Glossary
Results 1 to 10 of 69
A
- Ableism
Ableism is prejudice and/or discrimination against people with disabilities. It can take a variety of forms: ableism may mean that people with disabilities are defined solely by their physical or cognitive abilities; it may specifically emphasise the person’s potential “despite” their disability; it may ignore specific needs; or it may convey a sense of superiority on the part of the non-disabled.
- Agenda 2030
The 2030 Agenda for Sustainable Development was adopted at a UN Summit in New York on 25 September 2015. With the Agenda, the international community recognises that complex global challenges can only be resolved through collaboration and that all states must make their contribution to this process. With the 17 Sustainable Development Goals, which form part of the Agenda, the international community has set itself objectives for achieving decent lives for all the world’s people while preserving natural resources for the long term. Agenda 2030 calls on all countries to act in an environmentally compatible, socially just and economically efficient manner.
- Agents of Change
Agents of Change promote and enable constructive transformation processes. They perform a particularly valuable role in conflict and crisis settings, where they can facilitate decision-making.
- AIDS
The term acquired immunodeficiency syndrome describes the collection of symptoms and infections associated with acquired deficiency of the immune system. Infection with HIV has been established as the underlying cause of AIDS.
- Anti-gender movement
The transnational anti-gender movement has grown particularly over the last decade and is hostile to what it refers to as “gender ideology”; it targets the rights of women and LGBTQI+ persons, sexual and reproductive health and rights, and civil society organisations that are active in this field. The movement consists of various state and non-state actors, most of them right-wing, right-wing populist or Christian fundamentalist. As an example of their activity, they lobby at EU and UN level against the embedding of an inclusive understanding of gender in official texts.
- Anti-racism
An anti-racist position means actively standing against all forms of racism and opposing racist structures, behaviour and attitudes in all their forms.
B
- Binarism
In a general sense, binarism refers to a duality: a binary system classifies two components as a pair of opposites. The gender binary system which prevails worldwide differentiates between men and women. Trans or intersex persons are regarded as a deviation from the norm. With the gender binary system, a power relationship is constructed between the sexes within society and specific roles and capabilities are associated with being a man or being a woman.
- Black
Black is often used as a self-descriptor by people of African origin, the African diaspora and the anti-racism movement. The word Black is capitalised intentionally in order to signal that it does not refer to skin colour or a biological characteristic but to the lived experience of racism in a predominantly white society (see Glossary entry: White).
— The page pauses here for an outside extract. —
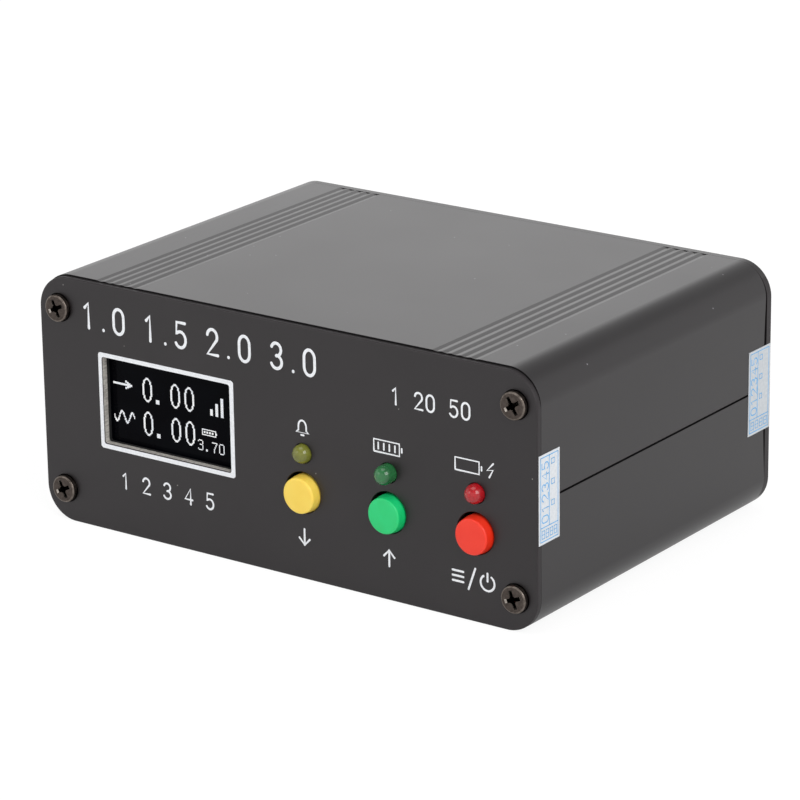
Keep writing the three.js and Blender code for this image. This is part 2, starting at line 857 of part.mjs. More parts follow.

Another example of a self-descriptor is Black, Indigenous and people of colour (BIPOC), which in Germany is used by persons who are read as Asian, Arab or Turkish, as well as by Roma.
- BMZ
Federal Ministry of Economic Cooperation and Development
C
- Care work
Care work may be paid or unpaid. It refers to the provision of care and support to people, including children and other persons, as well as housework and voluntary community work in a private context (e.g. families) or in the public care sector (e.g. health professionals). Data from 2020 show that as a global average, around 75 per cent of unpaid care work is performed by women.